Why does adding a new case to a resilient multi-payload enum sometimes force the compiler to abandon spare bit optimization entirely?
Resilient modules (compiled with library evolution enabled) must maintain ABI stability, meaning the enum's layout cannot change in ways that break binary compatibility. If a new case is added to a multi-payload enum in a future library version, and that new payload type consumes the last available spare bit, the compiler must fall back to an explicit discriminator byte to accommodate the expanded case space. Because the original layout was frozen in the resilient module's metadata, the compiler cannot retroactively reclaim bits from existing payloads. Candidates frequently miss that resilience boundaries freeze not just the public interface but also the internal bit-layout heuristics, often necessitating manual @frozen attributes on performance-critical enums to guarantee spare-bit optimization persists across versions.
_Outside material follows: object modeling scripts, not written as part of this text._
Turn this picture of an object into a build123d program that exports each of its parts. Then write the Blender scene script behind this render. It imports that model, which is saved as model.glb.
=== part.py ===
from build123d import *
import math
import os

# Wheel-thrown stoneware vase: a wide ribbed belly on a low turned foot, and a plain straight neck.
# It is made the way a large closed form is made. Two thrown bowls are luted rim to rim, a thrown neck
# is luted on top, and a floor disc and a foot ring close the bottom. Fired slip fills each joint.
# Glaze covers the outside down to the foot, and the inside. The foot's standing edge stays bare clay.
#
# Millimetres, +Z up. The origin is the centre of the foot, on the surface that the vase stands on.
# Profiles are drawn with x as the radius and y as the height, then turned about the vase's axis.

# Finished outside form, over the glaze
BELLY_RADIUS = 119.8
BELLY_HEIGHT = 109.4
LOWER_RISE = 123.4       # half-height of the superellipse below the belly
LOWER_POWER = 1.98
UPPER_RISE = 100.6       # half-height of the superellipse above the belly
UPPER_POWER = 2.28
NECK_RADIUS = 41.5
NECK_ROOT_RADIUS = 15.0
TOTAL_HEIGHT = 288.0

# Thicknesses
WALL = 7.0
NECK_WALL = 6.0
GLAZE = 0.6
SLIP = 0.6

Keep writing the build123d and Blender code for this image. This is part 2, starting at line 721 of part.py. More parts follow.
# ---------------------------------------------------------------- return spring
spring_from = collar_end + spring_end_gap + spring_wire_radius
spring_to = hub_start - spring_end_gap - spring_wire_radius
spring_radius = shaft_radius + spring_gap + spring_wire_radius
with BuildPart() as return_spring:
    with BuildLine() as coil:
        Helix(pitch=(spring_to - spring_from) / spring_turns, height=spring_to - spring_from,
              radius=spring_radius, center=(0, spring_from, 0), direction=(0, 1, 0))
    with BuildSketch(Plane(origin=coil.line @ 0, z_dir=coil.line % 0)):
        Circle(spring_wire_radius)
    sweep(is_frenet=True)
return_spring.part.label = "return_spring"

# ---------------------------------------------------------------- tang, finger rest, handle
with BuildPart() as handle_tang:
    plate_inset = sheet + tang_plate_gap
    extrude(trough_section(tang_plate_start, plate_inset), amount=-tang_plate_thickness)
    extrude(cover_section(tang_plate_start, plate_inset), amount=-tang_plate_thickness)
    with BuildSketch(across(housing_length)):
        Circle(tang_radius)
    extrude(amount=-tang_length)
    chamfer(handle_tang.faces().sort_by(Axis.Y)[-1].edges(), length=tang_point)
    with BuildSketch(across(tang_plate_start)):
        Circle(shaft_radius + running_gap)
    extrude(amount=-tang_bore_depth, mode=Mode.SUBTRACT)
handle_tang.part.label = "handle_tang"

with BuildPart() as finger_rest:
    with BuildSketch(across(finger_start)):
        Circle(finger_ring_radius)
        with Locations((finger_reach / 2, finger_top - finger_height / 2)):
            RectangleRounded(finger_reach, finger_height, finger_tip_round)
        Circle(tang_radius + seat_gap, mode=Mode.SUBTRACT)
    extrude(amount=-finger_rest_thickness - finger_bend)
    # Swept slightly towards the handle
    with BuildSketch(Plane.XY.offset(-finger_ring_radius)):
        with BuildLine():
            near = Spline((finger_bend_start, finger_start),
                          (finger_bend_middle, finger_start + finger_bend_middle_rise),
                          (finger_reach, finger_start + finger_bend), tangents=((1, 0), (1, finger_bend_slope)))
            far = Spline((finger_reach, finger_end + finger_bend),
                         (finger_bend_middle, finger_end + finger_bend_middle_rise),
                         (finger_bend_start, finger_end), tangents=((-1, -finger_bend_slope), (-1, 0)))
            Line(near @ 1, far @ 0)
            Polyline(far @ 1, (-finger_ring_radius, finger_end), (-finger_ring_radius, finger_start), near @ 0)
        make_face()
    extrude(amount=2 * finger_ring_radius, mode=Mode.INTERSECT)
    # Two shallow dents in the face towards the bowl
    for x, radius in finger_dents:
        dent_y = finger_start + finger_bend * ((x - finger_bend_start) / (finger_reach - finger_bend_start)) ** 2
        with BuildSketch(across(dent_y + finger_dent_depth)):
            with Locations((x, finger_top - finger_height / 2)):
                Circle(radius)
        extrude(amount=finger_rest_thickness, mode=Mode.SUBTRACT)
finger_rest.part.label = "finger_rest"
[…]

Under what conditions does the compiler use an "extra inhabitant" versus a "spare bit" for case discrimination, and how does this affect enum memory alignment?
Extra inhabitants refer to invalid bit patterns within a single type (like nil pointers in reference types or Optional's none case), while spare bits are unused bit patterns shared across multiple payload types in a multi-payload enum. For single-payload enums, the compiler uses extra inhabitants of the payload to represent other cases without extra storage. For multi-payload enums, the compiler calculates the intersection of spare bits across all payloads. Alignment constraints complicate this: if spare bits exist at different offsets in different payloads, the compiler may need to add padding or use an overflow tag to align the discriminator consistently. Candidates often conflate these two concepts, not realizing that extra inhabitants optimize single-payload scenarios (like Optional<T>) while spare bits optimize multi-payload scenarios, and that mixing them requires careful consideration of the largest payload's alignment requirements.